** START OF DATA IN THIS EXERCISE **

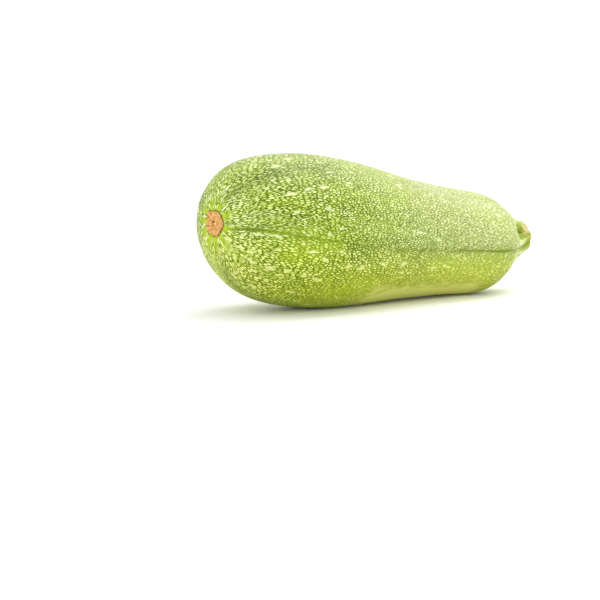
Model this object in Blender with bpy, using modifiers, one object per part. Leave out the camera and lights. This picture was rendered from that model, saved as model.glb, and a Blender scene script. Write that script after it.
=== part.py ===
"""A pale green zucchini, as picked: the fruit, its cut stem stub and the corky scar of its flower.

The fruit lies on a table top at z = 0 with its blossom end towards -X and its stem towards +X.
Each piece is first shaped round the fruit's own axis, which runs along +X from the blossom end,
and all of them are then laid down together on the fruit's belly and its stem end.
Lengths are in metres and angles in radians.
"""

import math

import bmesh
import bpy
from mathutils import Matrix, Vector

MM = 0.001

# The fruit: its length from blossom end to stem end, and its radius at shares of that length
FRUIT_LENGTH = 164 * MM
BODY_RADII = (
    (0.00, 29.6 * MM),
    (0.15, 31.6 * MM),
    (0.30, 32.7 * MM),  # the belly
    (0.45, 30.8 * MM),
    (0.60, 26.9 * MM),
    (0.72, 24.8 * MM),
    (0.84, 23.4 * MM),
    (1.00, 22.1 * MM),
)

# Each end is rounded off over this length; a higher power makes a blunter end
BLOSSOM_CAP_LENGTH = 42 * MM
BLOSSOM_CAP_POWER = 2.7
STEM_CAP_LENGTH = 27 * MM
STEM_CAP_POWER = 2.4

# The blossom end leans back, so its upper half reaches further out than its lower half
BLOSSOM_LEAN = 0.13
# The stem end turns up: how high its middle lies, and how soon that fades along the fruit
STEM_RISE = 2.0 * MM
STEM_RISE_REACH = 14 * MM

# The main grooves lie at five even angles round the fruit. The first is this far past straight
# down, towards -Y.
MAIN_GROOVES = 5
GROOVE_TURN = math.radians(9)

# Five broad ribs lie between the main grooves, each with a lesser groove along its middle
RIB_HEIGHT_AMIDSHIPS = 0.3 * MM
RIB_HEIGHT_AT_BLOSSOM = 0.6 * MM
RIB_HEIGHT_AT_STEM = 1.1 * MM
RIB_FADE = 40 * MM
RIB_CREST_SHARE = 0.25
LESSER_GROOVE_SHARE = 0.4
# A power under 1 makes the grooves narrow and the ribs between them broad
GROOVE_POWER = 0.7

# The blossom scar: an uneven pentagon with a pit in the middle, let into the blossom end. Each of
# its corners lies near the start of a main groove: its angle, from +Y towards +Z, and its radius.
SCAR_RADIUS = 6.0 * MM
SCAR_CORNERS = (
    (math.radians(49.5), 6.5 * MM),
    (math.radians(121.5), 6.1 * MM),
    (math.radians(175.5), 6.4 * MM),
    (math.radians(252.0), 5.2 * MM),
    (math.radians(324.0), 5.7 * MM),
)
# Its sides are this much of the way from round to straight
SCAR_STRAIGHTNESS = 0.8
SCAR_SEAT_DEPTH = 1.2 * MM
SCAR_RIM_HEIGHT = 0.5 * MM
SCAR_PIT_DEPTH = 0.8 * MM
# Its face from the rim to the edge of the pit: depth below the rim, and share of the full radius
SCAR_FACE = (
    (0.00 * MM, 0.86),
    (0.15 * MM, 0.62),
    (0.05 * MM, 0.42),
    (0.20 * MM, 0.22),
)
SCAR_PIT_FLOOR_SHARE = 0.11
SCAR_BACK_SHARE = 0.95

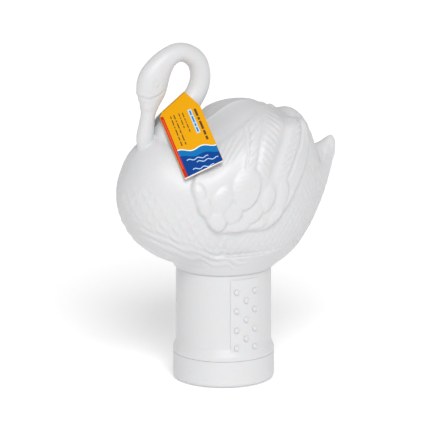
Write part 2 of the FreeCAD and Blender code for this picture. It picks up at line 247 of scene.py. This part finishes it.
def small_feather(s, t, length, width, lean, edge, crown):
    """One round feather about the origin: its height, and where it covers what lies below."""
    c, n = np.cos(np.radians(lean)), np.sin(np.radians(lean))
    u, v = s * c + t * n, t * c - s * n
    rho = np.hypot(u / length, v / width)
    from_edge = (1 - rho) * width
    inside = smoothstep(from_edge, -0.7, 1.5)
    lap = np.clip((0.6 * s - 0.8 * t) / length, -0.9, 0.9)
    height = inside * (0.85 * edge * (1 + lap) + 1.25 * crown * np.clip(1 - rho**2, 0, 1))
    height += inside * ribs(u + 0.5 * np.abs(v), 4.2, 0.1) * smoothstep(from_edge, 1, 4)
    # A crescent inside its rear edge
    height += 0.32 * bump((0.62 - rho) * width, 1.3) * smoothstep(0.8 * s + 0.2 * t, 0, 0.7 * width)
    return height, inside


def wing_relief(s, t, rim):
    """Height of the moulded feathers over the wing's plain surface, in mm."""
    small = np.zeros(s.shape)
    cover = np.zeros(s.shape)
    for centre_s, centre_t, *feather in COVERTS:
        height, inside = small_feather(s - centre_s, t - centre_t, *feather)
        small = np.maximum(small, height)
        cover = np.maximum(cover, inside)
    # The small round feathers lie over the roots of the long ones
    height = long_feathers(s, t, rim) * (1 - cover) + small
    return height + 0.5 * bump(distance_to(s, t, SMALL_SHAFT), 1.3)


def scales(u, v, width, pitch):
    """Rows of overlapping round feathers, from 0 in the furrows to 1 at their free lower edges."""
    out = np.full(u.shape, 0.35)
    for step in (1, 2):
        row = np.floor(v / pitch) + step
        shift = 0.5 * np.mod(row, 2)
        centre = (np.round(u / width - shift) + shift) * width
        a = (u - centre) / (0.54 * width)
        b = (row * pitch - v) / (1.12 * pitch)
        rho = np.hypot(a, np.maximum(b, 0))
        inside = smoothstep(1 - rho, 0.0, 0.22)
        out = out * (1 - inside) + inside * (0.35 + 0.65 * smoothstep(rho, 0.1, 0.9))
    return out


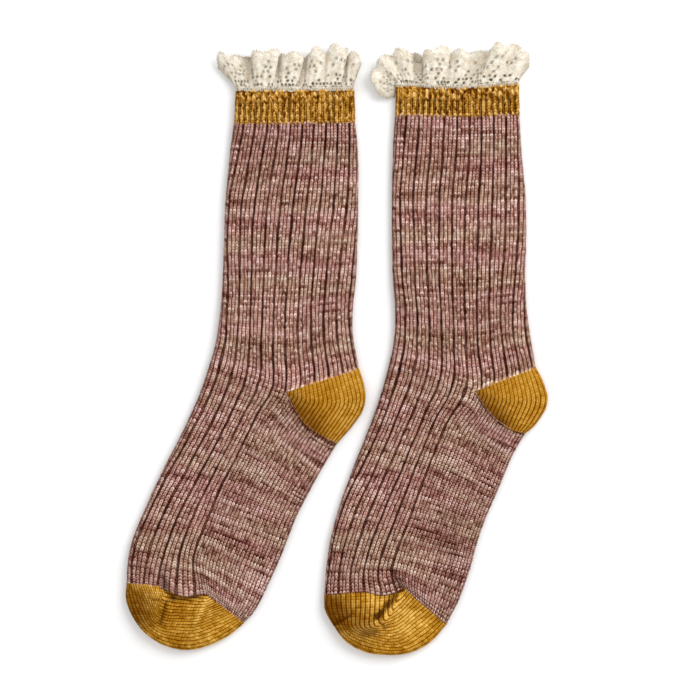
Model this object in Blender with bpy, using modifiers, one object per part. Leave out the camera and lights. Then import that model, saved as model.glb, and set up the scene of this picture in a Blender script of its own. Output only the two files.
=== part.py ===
"""A pair of knitted crew socks with gathered lace tops, laid flat on their sides.

Units are metres with +Z up. The socks lie on z = 0 with their legs along +Y and their toes
towards -Y, and the pair is centred on the origin. Each sock is a flattened tube with the shin
and instep towards -X and the calf and sole towards +X. Its tables give each course of
stitches across the tube in millimetres, measured from the inner point of its own heel.
"""

import math
from typing import NamedTuple

import bmesh
import bpy

MM = 0.001

# The knitted tube
WALES = 84                 # columns of stitches round the tube
QUARTER = WALES / 4        # wales from an edge of the flat tube to the line between its halves
CLOTH = 2.2                # thickness of the knitted wall
EDGE_RADIUS = 3.3          # roundness of the folded edges, seen along the tube
SEAM_GAP = 0.3             # clearance between pieces at a seam

# Ribs of the leg and instep: three raised wales and one sunken wale
RIB_WALES = 4
FIRST_GROOVE = 3.4         # wales from the front edge
GROOVE_HALF = 0.75         # wales from the bottom of a groove to its shoulder
GROOVE_DEPTH = 0.9
UPPER_GROOVES = 10         # grooves that show on the upper side
# Ribs of the cuff: one raised wale and one sunken wale
CUFF_RIB_WALES = 2
CUFF_GROOVE_DEPTH = 0.8

# Lace frill
LACE_THICKNESS = 1.0
LACE_GAP = 0.6             # from the cuff's upper end to the lace, along the tube
LACE_RISE = 5.0            # how far the lace climbs straight out of the cuff
LACE_EARLY_LEAN = 0.1      # share of its sideways lean that it has by then
UNDER_WAVES = 6            # waves of the frill's lower layer, which lies on the floor
UNDER_LOW = 0.6            # lowest and highest line of that layer above the floor
UNDER_HIGH = 2.7

# Colours of the yarns, linear red, green and blue
MARL_COLOR = (0.30, 0.16, 0.12)
CUFF_COLOR = (0.36, 0.17, 0.03)
HEEL_COLOR = (0.42, 0.19, 0.02)
TOE_COLOR = (0.46, 0.22, 0.03)
LACE_COLOR = (0.74, 0.66, 0.52)

# How finely the faces follow the forms
SMOOTH_STEPS = 2           # rows made for each row of a table
FOLD_STEPS = 3             # columns made for each fold line of a frill
LACE_ROWS = (0.0, 0.25, 0.6, 1.0)
HEEL_UPPER_COLUMNS = 6
TOE_UPPER_COLUMNS = 12
EDGE_COLUMNS = [0.0, 1.25, 21.0, 41.2, 42.0]                    # wales
UNDER_COLUMNS = [43.25, 44.5, 52.5, 63.0, 73.5, 81.5, 82.75]
RIB_INNER_COLUMNS = [2.65, 11.4, 31.4, 40.15]
CUFF_INNER_COLUMNS = [0.0, 1.0, 3.0, 11.0, 21.0, 31.0, 39.0, 41.0, 42.0]
POCKET_EDGE = [0.1, 0.05, 0.0]                                  # shares of a half section
POCKET_UNDER = [0.05, 0.1, 0.5, 1.0]
WELD = 0.01
LAYER_GAP = 0.6            # least space between the toe's layers under a fold
SHARP_ANGLE = 40           # degrees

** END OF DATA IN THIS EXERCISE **

◆ GOAL OF THE EXERCISE: Starting with the line with "Write part 2" and ending with the line with "return height, inside", extract every line exactly and nothing outside that span.

◆ SOLUTION TO THIS EXERCISE:
Write part 2 of the FreeCAD and Blender code for this picture. It picks up at line 247 of scene.py. This part finishes it.
def small_feather(s, t, length, width, lean, edge, crown):
    """One round feather about the origin: its height, and where it covers what lies below."""
    c, n = np.cos(np.radians(lean)), np.sin(np.radians(lean))
    u, v = s * c + t * n, t * c - s * n
    rho = np.hypot(u / length, v / width)
    from_edge = (1 - rho) * width
    inside = smoothstep(from_edge, -0.7, 1.5)
    lap = np.clip((0.6 * s - 0.8 * t) / length, -0.9, 0.9)
    height = inside * (0.85 * edge * (1 + lap) + 1.25 * crown * np.clip(1 - rho**2, 0, 1))
    height += inside * ribs(u + 0.5 * np.abs(v), 4.2, 0.1) * smoothstep(from_edge, 1, 4)
    # A crescent inside its rear edge
    height += 0.32 * bump((0.62 - rho) * width, 1.3) * smoothstep(0.8 * s + 0.2 * t, 0, 0.7 * width)
    return height, inside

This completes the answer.